Sunday, February 4, 2018

2018 RECIPE TEN: Sunday February 4th - squash and pear salad with ginger-lime vinaigrette

BACK STORY:
It's the Super Bowl and instead of eating nachos and wings, I made two salads to clean out my fridge. This recipe came from Cindy Witkin at the Changemakers Friday gathering, of all things.

NOTES:
I made quite a few substitutions on this one to fit what I had. I replace butternut squash with a sweet potato, and used raisins (not cherries), olive oil instead of canola, added some romaine to the mixed greens, and used regular balsamic vinegar instead of white balsamic. I also didn't have any candied ginger so tried chopping up some pieces from a ginger chew candy; it didn't work well.

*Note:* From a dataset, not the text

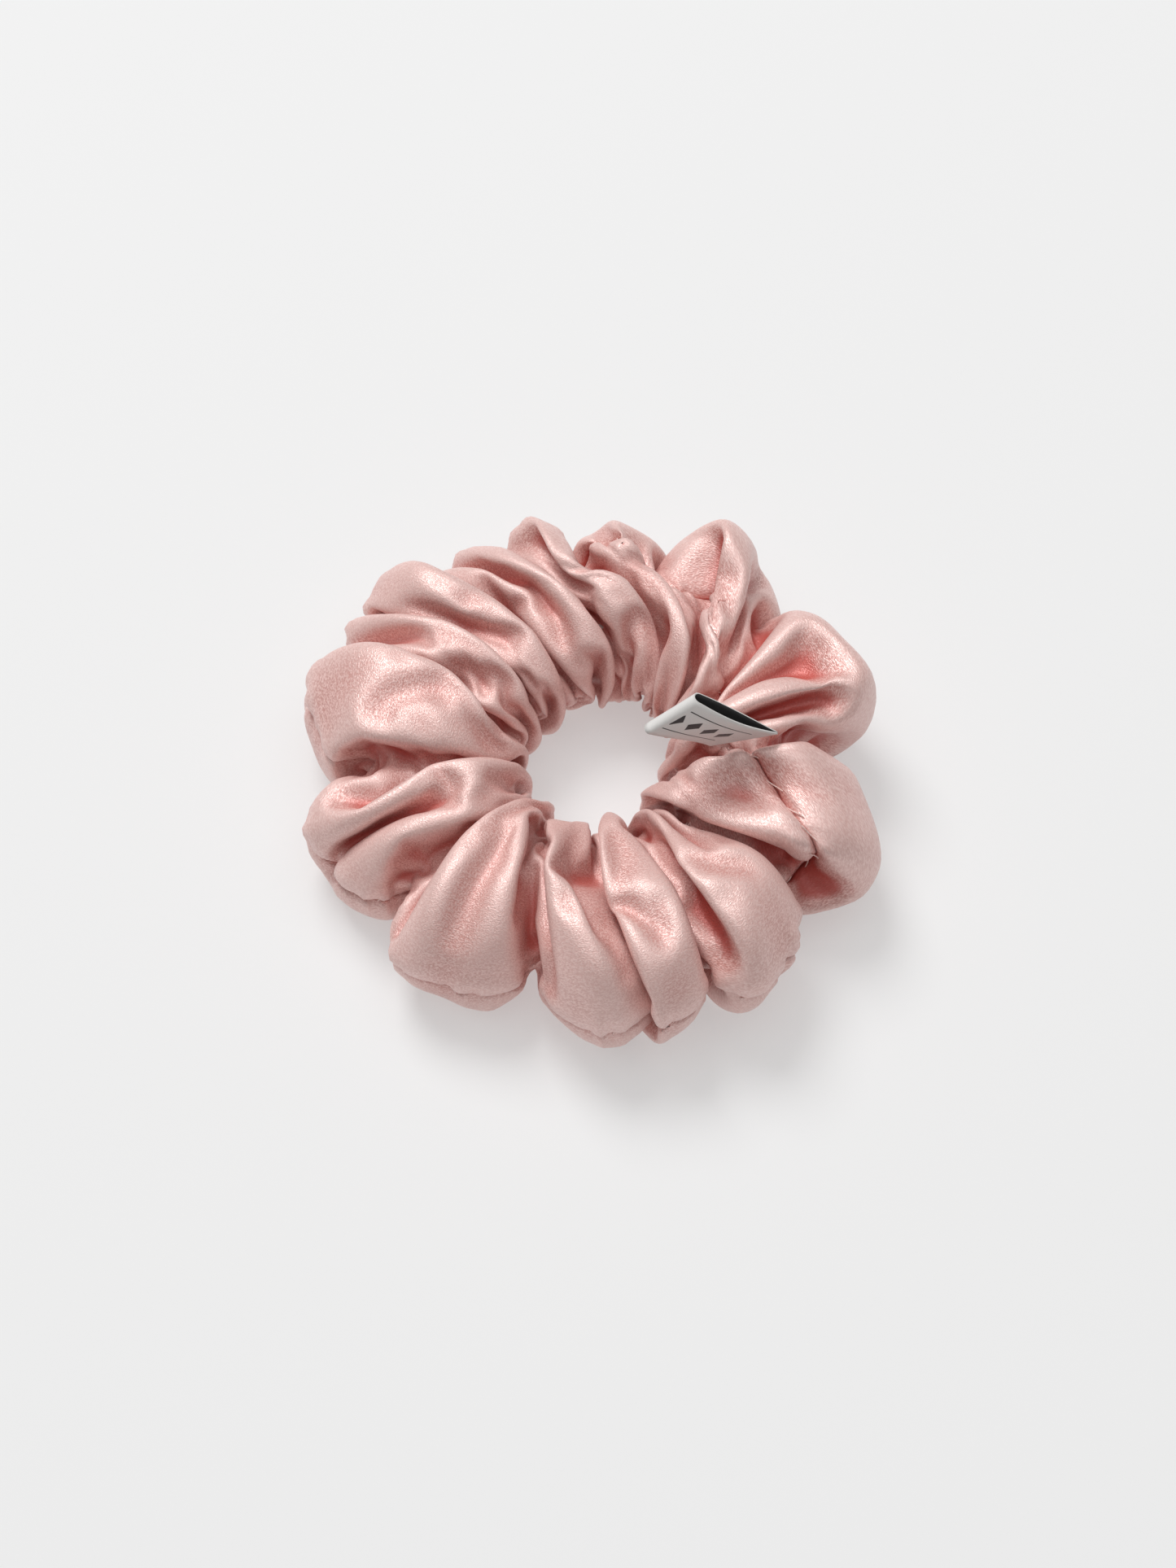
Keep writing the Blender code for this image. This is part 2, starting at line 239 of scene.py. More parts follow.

Overall the recipe came together nicely, but I'd budget extra time for the roasting and assembly. I tossed everything together in a salad bowl instead of constructing on individual plates - faster and still as delicious!

STARS: 
3 out of 5. A bit pokey and not with ingredients usually on hand. But still delicious flavor and worth it as a side to bring to a meal like Thanksgiving.

RECIPE:
This isn't quite the recipe, but I can't find the exact one. Instead of pecans use hazelnuts; use fresh lime juice and grated or minced fresh ginger in the dressing, instead of Dijon mustard and sugar.

Ingredients

  • 1/2 cup pecans, very coarsely chopped
  • 2 Tbs. unsalted butter, melted
  • 1/2 tsp. ancho chile powder
  • 3 cups 3/4-inch-diced, peeled butternut squash (from about a 2-lb. squash)
  • 1/3 cup plus 2 Tbs. extra-virgin olive oil
  • Kosher salt
  • 1/4 cup very thinly sliced shallots
  • 3 Tbs. balsamic vinegar
  • 1 Tbs. Dijon mustard
  • 2 tsp. light brown sugar
  • 6 cups loosely packed mixed salad greens
  • 1 small ripe pear, halved, cored, and thinly sliced

Nutritional Information


Preparation

  • Position a rack in the center of the oven and heat the oven to 450°F
  • Put the pecans and butter in an 8-inch-square Pyrex dish and toss to coat. Sprinkle with the chile powder and toss. Bake the nuts until toasted, about 5 minutes. Set aside to cool.
  • Put the squash on a heavy-duty rimmed baking sheet. Drizzle 2 Tbs. of the oil over the squash and sprinkle with 3/4 tsp. salt. Toss to coat. Roast the squash until browned on the bottom, about 20 minutes. Flip with a metal spatula and continue to roast until the squash is tender and nicely browned on a second side, 5 to 10 minutes more. Set aside to cool.
  • Put the shallots in a small bowl, cover with hot water, and let soak for 15 minutes; drain in a colander.
  • Combine the vinegar, mustard, brown sugar, and 1/4 tsp. salt in a small bowl. While whisking vigorously, slowly pour in the remaining 1/3 cup oil.
  • Combine the salad greens and shallots in a large bowl; sprinkle with 1/2 tsp. salt. Drizzle just enough of the dressing over the salad to coat lightly, and toss gently. Divide the greens among six plates and scatter the pecans, squash, and pears over the greens. Drizzle with a little more dressing if desired and serve.